Apart from verbalising the modelling process to students, a positive side-effect is that many of the questions students might have during class are already brought up by the other teacher. This encourages further questions and participation from student side (in our experience), and makes sure that questions are actually asked.

Teacher Synchronisation & Costs

Traditionally, pair lecturing has been criticised for its high costs. Clearly, including two teachers instead of one raises the teaching costs.

Our approach to lower these costs dramatically is to include PhD students instead of members of the faculty. As the main teacher is still present, the PhD student does not need to be as knowledgeable in the topic as the main teacher. In fact, not knowing too much might be helpful, as the PhD student will in this case ask similar questions as the audience would – he/she builds a bridge between the main teacher and the students.

Now you might ask yourself: “OK, so those guys just use their PhD students because they’re cheaper. That’s it?”. No. The use of PhD students in pair lecturing is far from accidental in our case. In the Swedish university system, PhD students have a certain percentage of teaching duties. Typically, this duty is spent on group supervision in labs or project work. This, however, means that the PhD students need sufficient knowledge to supervise. Furthermore, they constantly need to synchronise with the main teacher on course contents, progress, and similar issues.
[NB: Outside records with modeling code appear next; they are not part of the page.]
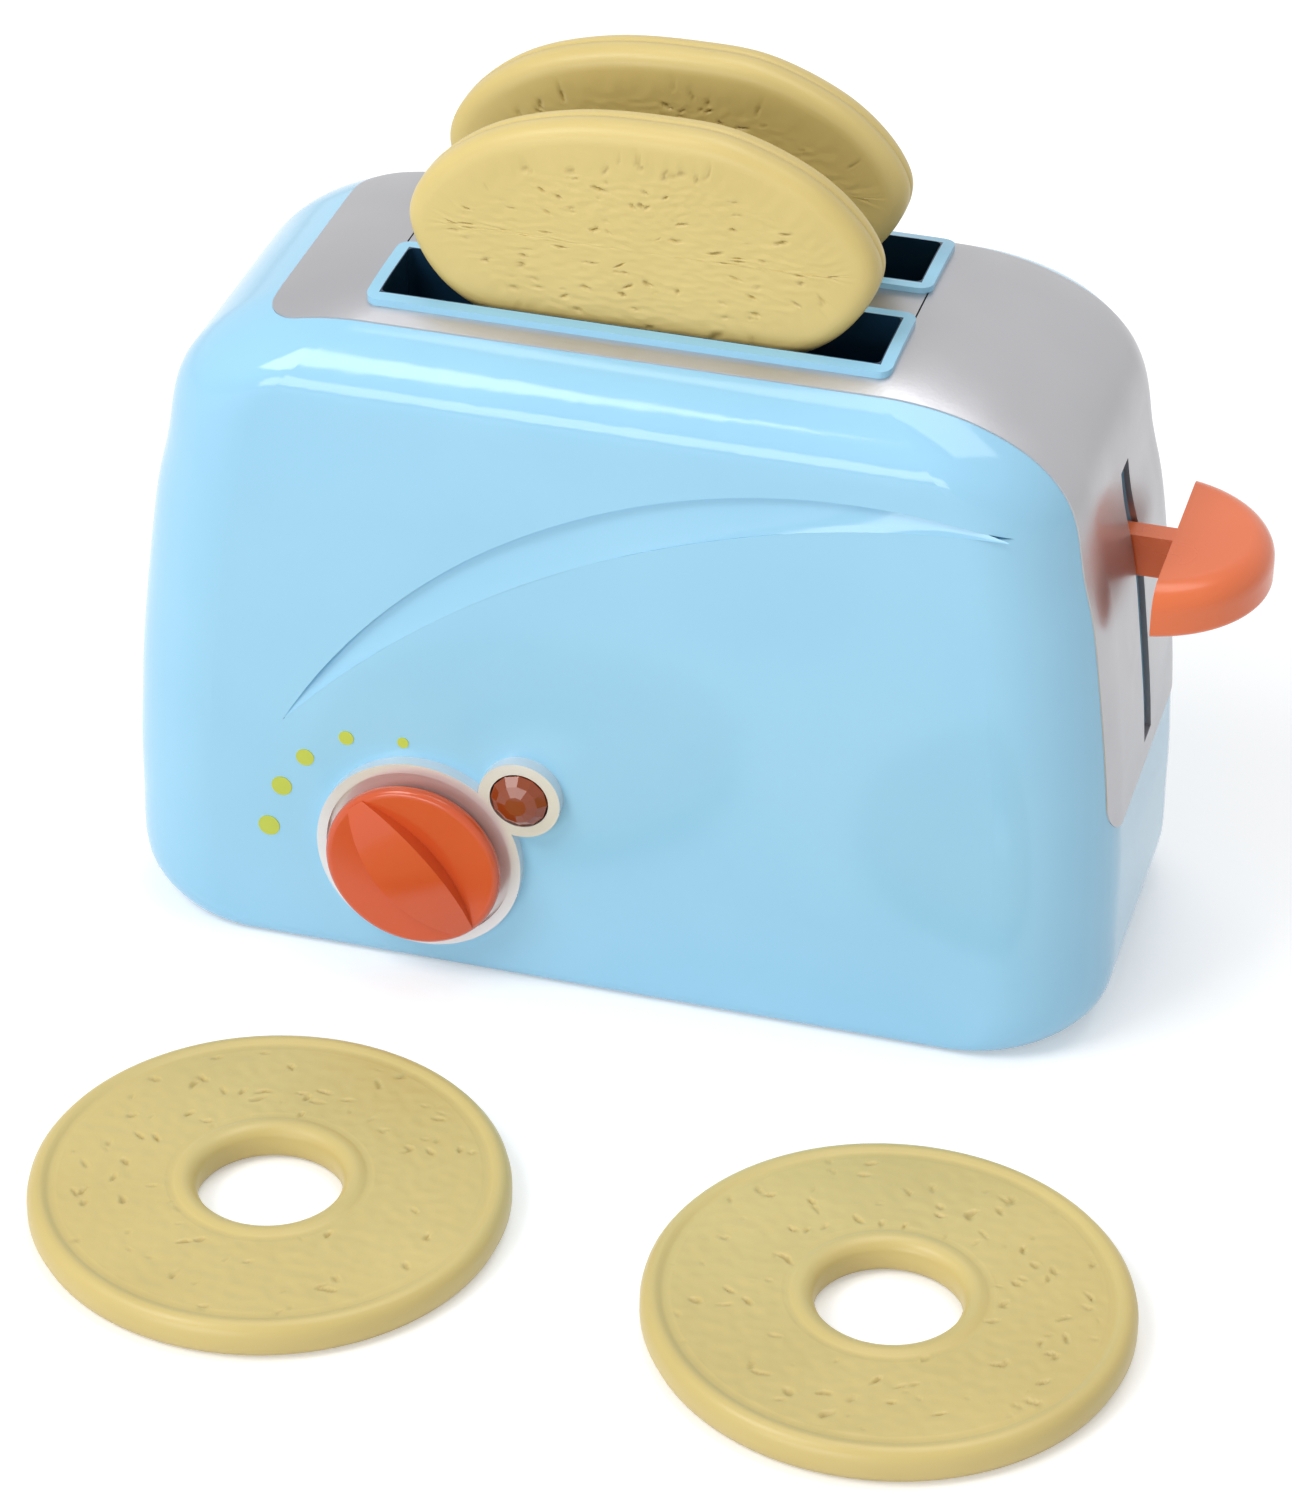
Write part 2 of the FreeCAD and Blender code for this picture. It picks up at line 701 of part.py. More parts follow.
def lift_carriage():
    bar = box(carriage_left, carriage_right, -carriage_bar_half_width, carriage_bar_half_width,
              carriage_bar_bottom, carriage_bar_top)
    column = box(carriage_left, carriage_right, -carriage_column_half_width, carriage_column_half_width,
                 carriage_bottom, carriage_bar_bottom)
    nose = box(carriage_left - nose_reach, carriage_left, -nose_half_width, nose_half_width,
               carriage_bottom, carriage_bottom + nose_height)
    solid = fused([bar, column, nose])
    bore = rod_z_axis(rod_radius + rod_clearance, rod_x, 0, 0, far_reach)
    half_y = lever_stem_thickness / 2
    half_z = lever_stem_height / 2
    pocket = box(carriage_right - lever_pocket_depth, carriage_right, -half_y, half_y,
                 lever_height - half_z, lever_height + half_z)
    solid = solid.cut(bore).cut(pocket)
    for side in (-1, 1):
        solid = solid.cut(rod_x_axis(tray_screw_radius, carriage_left, carriage_left + tray_screw_length,
                                     side * slot_y, tray_top - tray_arm_height / 2))
    return solid


def bread_tray(side):
    bar = box(-tray_half_length, tray_half_length, -tray_width / 2, tray_width / 2,
              tray_top - tray_thickness, tray_top)
    arm = box(-tray_half_length, carriage_left, -tray_arm_thickness / 2, tray_arm_thickness / 2,
              tray_top - tray_arm_height, tray_top)
    solid = at_slot(fused([bar, arm]), side)
    stub = rod_x_axis(tray_screw_radius, carriage_left, carriage_left + tray_screw_length,
                      side * slot_y, tray_top - tray_arm_height / 2)
    return fused([solid, stub])


def lever_knob():
    # a flat half disc across the stem, its straight edge towards the casing
    half_y = lever_stem_thickness / 2
    half_z = lever_stem_height / 2
    stem_left = carriage_right - lever_pocket_depth
    straight_x = end_reach(lever_height, 0.0) + lever_gap_to_casing
    stem = box(stem_left, straight_x + lever_knob_edge, -half_y, half_y,
               lever_height - half_z, lever_height + half_z)
    half_width = lever_knob_width / 2
    bottom = lever_height - lever_knob_height / 2
    low = point(straight_x, -half_width, bottom)
    high = point(straight_x, half_width, bottom)
    tip = point(straight_x + lever_knob_reach, 0, bottom)
    outline = Part.Wire([Part.Arc(low, tip, high).toShape(), Part.LineSegment(high, low).toShape()])
    disc = Part.Face(outline).extrude(point(0, 0, lever_knob_height))
    arc_edges = [e for e in disc.Edges if e.Curve.TypeId == "Part::GeomCircle"]
    upper_edges = [e for e in arc_edges if e.BoundBox.ZMin > lever_height]
    disc = disc.makeFillet(lever_knob_edge, upper_edges)
    under_edges = [e for e in disc.Edges if e.Curve.TypeId == "Part::GeomCircle"
                   and abs(e.BoundBox.ZMax - bottom) < lever_knob_under_edge / 2]
    disc = disc.makeFillet(lever_knob_under_edge, under_edges)
    return fused([disc, stem])


def guide_rod():
    return rod_z_axis(rod_radius, rod_x, 0, rod_post_height - rod_socket_depth,
                      roof_z - casing_wall - trim_thickness)


def coil(radius, wire_radius, turns, length):
    pitch = length / turns
    path = Part.makeHelix(pitch, length, radius)
    start = point(radius, 0, 0)
    section = Part.Wire([Part.Circle(start, point(0, 1, 0), wire_radius).toShape()])
    return Part.Wire(path.Edges).makePipeShell([section], True, True)


def return_spring():
    bottom = rod_post_height + spring_wire_radius
    top = carriage_bottom - spring_wire_radius
    spring = coil(spring_coil_radius, spring_wire_radius, spring_turns, top - bottom)
    spring.translate(point(rod_x, 0, bottom))
    return spring


def latch_hook():
    half = hook_width / 2
    hub = rod_y_axis(hook_hub_radius - hook_hub_gap, hook_pivot_x, hook_pivot_z, -half, half)
    nose_top_down = carriage_bottom + nose_height - lift_travel
    tip_bottom = nose_top_down + hook_nose_gap
    tip_top = tip_bottom + hook_tip_height
    tip_right = carriage_left - nose_reach - hook_tip_gap
    arm_half = hook_arm_width / 2
    arm = box(hook_pivot_x - arm_half, hook_pivot_x + arm_half, -half, half, hook_pivot_z, tip_top)
    tip = box(hook_pivot_x, tip_right, -half, half, tip_bottom, tip_top)
    solid = fused([hub, arm, tip])
    bore = rod_y_axis(latch_pin_radius + latch_pin_clearance, hook_pivot_x, hook_pivot_z, -half, half)
    return solid.cut(bore)


def latch_pin():
    ear_outer = hook_width / 2 + hook_side_gap + latch_ear_thickness
    return rod_y_axis(latch_pin_radius, hook_pivot_x, hook_pivot_z,
                      -ear_outer, ear_outer + latch_spring_room)


def latch_spring():
    spring = coil(latch_spring_radius, latch_spring_wire, latch_spring_turns, latch_spring_length)
    spring.rotate(point(0, 0, 0), point(1, 0, 0), -90)
    start_y = hook_width / 2 + hook_side_gap + latch_spring_wire
    spring.translate(point(hook_pivot_x, start_y, hook_pivot_z))
    return spring


def screw(along, place):
    # pan head with its underside at the origin, shank along the given direction
    head = Part.makeCylinder(screw_head_radius, screw_head_height, place, along * -1)
    slot_half = screw_slot_width / 2
    slot = box(-screw_head_radius, screw_head_radius, -slot_half, slot_half, 0, screw_head_height / 2)
    slot.Placement = FreeCAD.Placement(place - along * screw_head_height,
                                       FreeCAD.Rotation(point(0, 0, 1), along))
    return head.cut(slot)


def screw_group(places, along, length):
    solids = []
    for place in places:
        shank = Part.makeCylinder(screw_shank_radius, length, place, along)
        solids.append(fused([screw(along, place), shank]))
    return Part.makeCompound(solids)


def shell_screws():
    places = [point(x, shell_screw_seat, z) for x, z in shell_boss_places]
    return screw_group(places, point(0, -1, 0), shell_screw_length - screw_end_gap)


def base_screws():
    places = [point(x, y, screw_head_height) for x, y in base_screw_places]
    return screw_group(places, point(0, 0, 1), flange_top + base_boss_height - 2 * screw_head_height)


def bracket_screws():
    places = [point(x, bracket_back_y, z) for x, z in bracket_screw_places]
    return screw_group(places, point(0, -1, 0), bracket_back_y - inner_face_y - screw_end_gap)


def slice_outline(half_width, height):
    # a wide oval with a flatter top, as shares of the half width and of the height
    marks = [
        (0.00, 0.000), (0.45, 0.055), (0.80, 0.210), (0.98, 0.450), (0.94, 0.640), (0.72, 0.840),
        (0.38, 0.975), (0.05, 1.000), (-0.33, 0.975), (-0.68, 0.870), (-0.93, 0.680),
        (-1.00, 0.470), (-0.84, 0.220), (-0.46, 0.050),
    ]
    return [point(share_x * half_width, 0, share_z * height) for share_x, share_z in marks]


def bread_slice(side):
    curve = Part.BSplineCurve()
    curve.interpolate(slice_outline(slice_width / 2, slice_height), PeriodicFlag=True)
    face = Part.Face(Part.Wire([curve.toShape()]))
    front = side * slot_y - slot_width / 2 + slice_front_gap
    lowest = face.BoundBox.ZMin
    solid = face.extrude(point(0, slice_thickness, 0))
    solid = solid.makeFillet(slice_edge_radius, solid.Edges[1:3] if len(solid.Edges) > 2 else solid.Edges)
    shift = slice_front_shift if side < 0 else slice_rear_shift
    solid.translate(point(shift, front, tray_top - lowest))
    return solid


def bagel(x):
    ring = rod_z_axis(bagel_radius, 0, 0, 0, bagel_thickness)
    ring = ring.cut(rod_z_axis(bagel_hole_radius, 0, 0, 0, bagel_thickness))
    round_edges = [e for e in ring.Edges if e.Curve.TypeId == "Part::GeomCircle"]
    ring = ring.makeFillet(bagel_edge_radius, round_edges)
    ring.translate(point(x, bagel_front_y, 0))
    return ring


pieces = {
    "front_shell": shell(True),
    "rear_shell": shell(False),
    "front_trim_plate": trim_plate(True),
    "rear_trim_plate": trim_plate(False),
    "slot_bridge": slot_bridge(),
    "bread_well_front": bread_well(-1),
    "bread_well_rear": bread_well(1),
    "base_plate": base_plate(),
    "dial_bezel": dial_bezel(),
    "indicator_lens": indicator_lens(),
    "timer_knob": timer_knob(),
    "knob_shaft": knob_shaft(),
    "shaft_pinion": shaft_pinion(),
    "shaft_clip": shaft_clip(),
    "dial_bracket": dial_bracket(),
    "bracket_screws": bracket_screws(),
    "trip_rack": trip_rack(),
    "detent_spring": detent_spring(),
    "lift_carriage": lift_carriage(),
    "bread_tray_front": bread_tray(-1),
    "bread_tray_rear": bread_tray(1),
    "lever_knob": lever_knob(),
    "guide_rod": guide_rod(),
    "return_spring": return_spring(),
    "latch_hook": latch_hook(),
    "latch_pin": latch_pin(),
    "latch_spring": latch_spring(),
    "shell_screws": shell_screws(),
    "base_screws": base_screws(),
    "bread_front": bread_slice(-1),
    "bread_rear": bread_slice(1),
    "bagel_left": bagel(bagel_left_x),
    "bagel_right": bagel(bagel_right_x),
}

for name, shape in pieces.items():
    shape.exportStep("parts/" + name + ".step")
    print(name, len(shape.Solids), round(shape.Volume), "valid" if shape.isValid() else "INVALID")
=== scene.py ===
import json
import math

import bmesh
import bpy
from mathutils import Matrix, Vector, noise


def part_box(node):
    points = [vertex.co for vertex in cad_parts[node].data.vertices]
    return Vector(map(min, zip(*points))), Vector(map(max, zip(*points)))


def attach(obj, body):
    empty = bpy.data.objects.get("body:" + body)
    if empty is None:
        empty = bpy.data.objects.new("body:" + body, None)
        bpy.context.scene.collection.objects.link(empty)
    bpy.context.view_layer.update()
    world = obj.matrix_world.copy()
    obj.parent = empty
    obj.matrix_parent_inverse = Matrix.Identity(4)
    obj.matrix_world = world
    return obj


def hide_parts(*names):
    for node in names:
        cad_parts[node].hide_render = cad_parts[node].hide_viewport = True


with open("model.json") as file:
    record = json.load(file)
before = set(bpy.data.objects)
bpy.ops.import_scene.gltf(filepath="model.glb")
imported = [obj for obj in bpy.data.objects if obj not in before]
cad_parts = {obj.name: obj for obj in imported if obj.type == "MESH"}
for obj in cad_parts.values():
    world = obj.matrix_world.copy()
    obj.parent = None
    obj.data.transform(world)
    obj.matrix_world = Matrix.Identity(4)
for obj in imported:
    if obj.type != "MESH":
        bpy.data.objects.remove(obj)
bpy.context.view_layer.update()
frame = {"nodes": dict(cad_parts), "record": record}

# The camera, placed as the photograph was taken: turn, height angle, tilt and distance in metres
camera_azimuth = math.radians(15.42)
camera_elevation = math.radians(33.08)
camera_roll = math.radians(0.8)
camera_distance = 0.95475
camera_target = Vector((-0.0021, 0.0, 0.02697))
camera_lens = 120.0
camera_sensor = 36.0
camera_reach = 20.0

# Casing form, in metres, as in the frame
casing_height = 0.130
face_at_floor = 0.0432
face_at_roof = 0.0404

# Swoosh: three points of its lower line, breadth, depth, and the grid that is laid into it
swoosh_left = Vector((-0.060, 0.0, 0.049))
swoosh_middle = Vector((-0.016, 0.0, 0.0845))
swoosh_right = Vector((0.074, 0.0, 0.109))
swoosh_breadth = 0.0085
swoosh_depth = 0.0015
swoosh_stations = 72
swoosh_rows = 8
swoosh_tip_share = 0.004
swoosh_middle_share = 0.992
swoosh_full_width = 0.003
swoosh_gap = 0.0001
swoosh_hollow = 0.8

# Bread slots in metres: middle from the seam, half length and half width at the walls' outer faces
slot_middle = 0.0155
slot_half_length = 0.04585
slot_half_width = 0.0086

# Dial marks: place along X, height and diameter, and how thick the print is
dial_marks = [
    (-0.0632, 0.0253, 0.0042),
    (-0.0605, 0.0345, 0.0040),
    (-0.0558, 0.0416, 0.0035),
    (-0.0477, 0.0473, 0.0029),
    (-0.0367, 0.0483, 0.0022),
]
dial_mark_thickness = 0.0003

# Outline of a slice, counterclockwise from its right end, as shares of the half width and the height
slice_marks = [
    (0.98, 0.450), (0.94, 0.640), (0.72, 0.840), (0.38, 0.975), (0.05, 1.000),
    (-0.33, 0.975), (-0.68, 0.870), (-0.93, 0.680), (-1.00, 0.470), (-0.84, 0.220),
    (-0.46, 0.050), (0.00, 0.000), (0.45, 0.055), (0.80, 0.210),
]

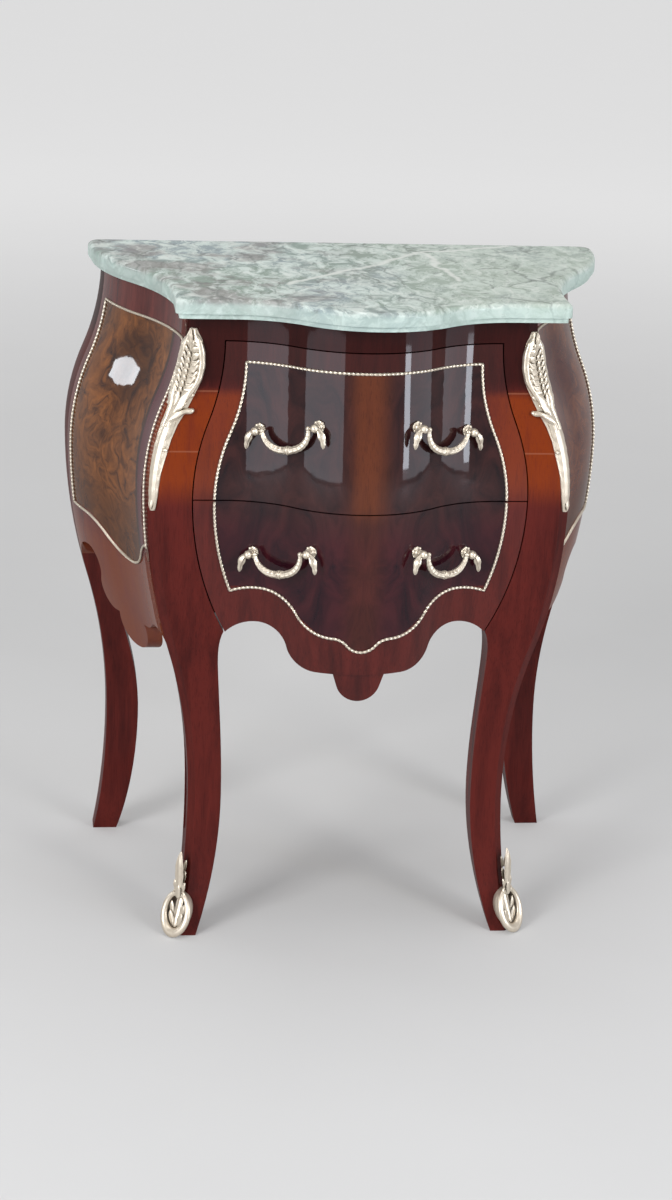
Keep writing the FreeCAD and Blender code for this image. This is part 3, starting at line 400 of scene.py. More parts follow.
gild(upperRope, "upper_drawer", "upper_drawer_trim")
gild(lowerRope, "lower_drawer", "lower_drawer_trim")
gildBoth(sideRopeRight, "sideTwistedTrimLeft", rope["smooth"], "case", "side_trim_right")
print("twisted trims made")


# one acanthus leaf, a unit tall, modelled flat and facing -Y; every mount is built from copies of it

leaf = {
    "columns": 6, "rows": 9, "nearRow": 0.01, "nearColumn": 0.02,
    "thickness": 0.05, "rib": 0.05, "flute": 0.035,
    "widths": (0.3, 0.62, 0.8, 0.62, 0.86, 0.7, 0.82, 0.55, 0.42, 0.06),
    "lifts": (0.0, 0.03, 0.07, 0.1, 0.14, 0.17, 0.21, 0.23, 0.22, 0.17),
}


def makeLeaf():
    columns, rows = leaf["columns"], leaf["rows"]
    piece = added(
        bpy.ops.mesh.primitive_grid_add, x_subdivisions=columns, y_subdivisions=rows, size=1,
        location=(0, 0, 0.5), rotation=(math.pi / 2, 0, 0))
    piece.name = "acanthusLeaf"
    settle(piece)
    for row in range(rows + 1):  # each row takes its width, and lifts off towards the curled tip
        height = row / rows
        pickPoints(piece, lambda co: abs(co.z - height) < leaf["nearRow"])
        bpy.ops.transform.resize(value=(leaf["widths"][row], 1, 1), center_override=(0, 0, height))
        bpy.ops.transform.translate(value=(0, -leaf["lifts"][row], 0))
        bpy.ops.object.mode_set(mode="OBJECT")
    for column in range(columns + 1):  # a rib down the middle and a flute either side
        fold = leaf["rib"] if column == columns / 2 else -leaf["flute"] if column % 2 else 0
        share = column / columns - 0.5

        def inColumn(co):
            wide = leaf["widths"][min(int(round(co.z * rows)), rows)]
            return abs(co.x - share * wide) < leaf["nearColumn"] * wide + leaf["nearRow"] / 20

        pickPoints(piece, inColumn)
        bpy.ops.transform.translate(value=(0, -fold, 0))
        bpy.ops.object.mode_set(mode="OBJECT")
    wall = piece.modifiers.new("Wall", "SOLIDIFY")
    wall.thickness = leaf["thickness"]
    wall.offset = 0
    soft = piece.modifiers.new("Soft", "SUBSURF")
    soft.levels = 1
    soft.render_levels = 1
    applyAll(piece)
    faceOut(piece, 0.0001)
    return piece


def leafAt(aside, level, tall, wide, lean=0, out=0, lift=1.0):
    # a copy of the leaf, in mm: its root at aside and level, leaning to the right by lean degrees
    return copyOf(
        masterLeaf, location=(aside * mm, -out * mm, level * mm),
        rotation=(0, math.radians(lean), 0), scale=(wide * mm, abs(tall) * lift * mm, tall * mm),
    )


masterLeaf = makeLeaf()


# corner mounts, over the plates of the frame: two smooth rims round a dimpled shell, gathered into a stalk

mount = {
    # how wide the mount is at each level, as a share of its two reaches
    "levels": ((742, 0.22), (730, 0.6), (713, 0.87), (701, 1), (684, 1), (665, 0.85), (649, 0.75),
               (634, 0.6), (618, 0.52), (576, 0.4), (549, 0.32), (535, 0.15)),
    "rounding": (-9, -6, -3, 0, 3, 6, 9), "step": 3, "top": 741, "foot": 537, "smooth": 50,
    "frontReach": 20.5, "sideReach": 16, "rimRadius": 4.1, "rimOut": 3.0, "rimFoot": 632,
    "rimInset": 0.9, "rimLeast": 1.2, "headLength": 26, "gatherFrom": 688, "gatherTo": 640,
    "gatheredWide": 2.8, "gatheredSwell": 0.1, "headStart": 4, "headSlim": 0.4, "stalkAside": -0.8,
    # ripples and sway: how much, and over what length
    "rimRipple": (0.06, 2.3), "stalkRipple": (0.03, 2.1), "sway": (0.6, 26),
    "stalkTop": 668, "stalkRadius": 8.6, "stalkFootRadius": 5.4, "stalkOut": 2.4, "flat": 0.52,
    "swellTo": 1 / 1.35, "stalkHead": (0.3, 30), "stalkTail": (0.35, 1 / 9),
    # the dimpled inside: small scales in rows, two or three to a row, each with a bead beside it
    "rowTop": 724, "rowFoot": 664, "rowStep": 6.5, "rowInset": 1.6, "threeFrom": 18, "lean": 34,
    "evenLean": 0.6, "leanShift": 0.05, "scaleSize": (12, 7.5), "scaleDrop": 6, "scaleOut": 3.2,
    "scaleLift": 1.1, "beadAside": 2.2, "beadDrop": 1, "beadOut": 3.6, "bead": 1.5,
    # single leaves: aside, level, length, width, lean, out, lift
    "leaves": ((-1, 714, 28, 10, 0, 2.4, 0.8), (-1, 648, 26, 12, 0, 3.4, 0.6),
               (-0.8, 556, -20, 9, 0, 3.4, 0.5)),
    # the branch that curls off the front of the stalk: aside, level, out, radius
    "branch": ((-1, 634, 2.4, 5.4), (-4, 641, 3.0, 5.2), (-8, 646.5, 3.4, 4.6), (-12, 649.5, 3.4, 3.8),
               (-16, 650.5, 3.2, 3.2), (-19.5, 650, 3.0, 3.0)),
    # buds where the branch and the rims end and low on the stalk: aside, level, out, radius
    "buds": ((-20.5, 650.2, 3.0, 3.6), (-13.8, 668, 3.2, 3.8), (10.5, 657, 2.4, 3.0), (-10, 659, 3.0, 3.0),
             (-7.4, 606, 2.2, 2.5)),
    "budShape": (1.15, 0.85, 0.9),
}


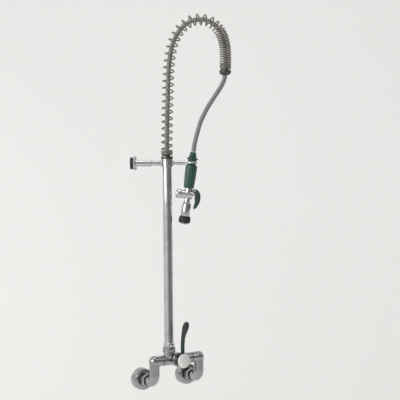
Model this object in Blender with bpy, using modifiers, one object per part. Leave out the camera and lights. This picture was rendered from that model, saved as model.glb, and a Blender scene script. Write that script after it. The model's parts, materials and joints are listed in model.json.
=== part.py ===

Including PhD students in the lectures effectively removes the need for additional synchronisation. At all times, the PhD student is aware of what is going on in the lectures and knows what the main teacher explained. Hence, additional synchronisation meetings are not needed. Furthermore, there is a lower risk that the PhD student will give explanations in the supervision sessions that are in contrast to the lectures.

Finally, pair lecturing using PhD students facilitates teacher succession. In our case, we had a large staff turnover in the last couple of years. This turnover suddenly left a lot of courses without teacher. In the case of the software modelling course, the PhD student that was involved in pair lecturing knew about all course moments, rationale behind them, and could essentially take over the course, or at least easily hand it over to the new teacher. Even if the main teacher kept teaching the course, it was easier to handle issues such as sick leave, business travel, or other cases in which the main teacher could not be present.

Summary

To sum up the entire article: In our experience, pair lecturing (lecturing with two teachers at the same time) using PhD students as part of the lecturing team helps:

  • by giving students multiple explanations to a single problem,
  • by verbalising thought processes and discussions,
  • and by engaging the student audience more than traditional lectures.

Our course evaluations also clearly show that students see these benefits!

With respect to the course setup, pair lecturing helps:

  • by synchronising between the main teacher and the teaching assistants, effectively removing the need for synchronisation meetings,
  • by avoiding contradicting statements between main teachers and teaching assistants,
  • and by effectively creating a “backup teacher” in case the main teacher is not available or even leaves the university/the course.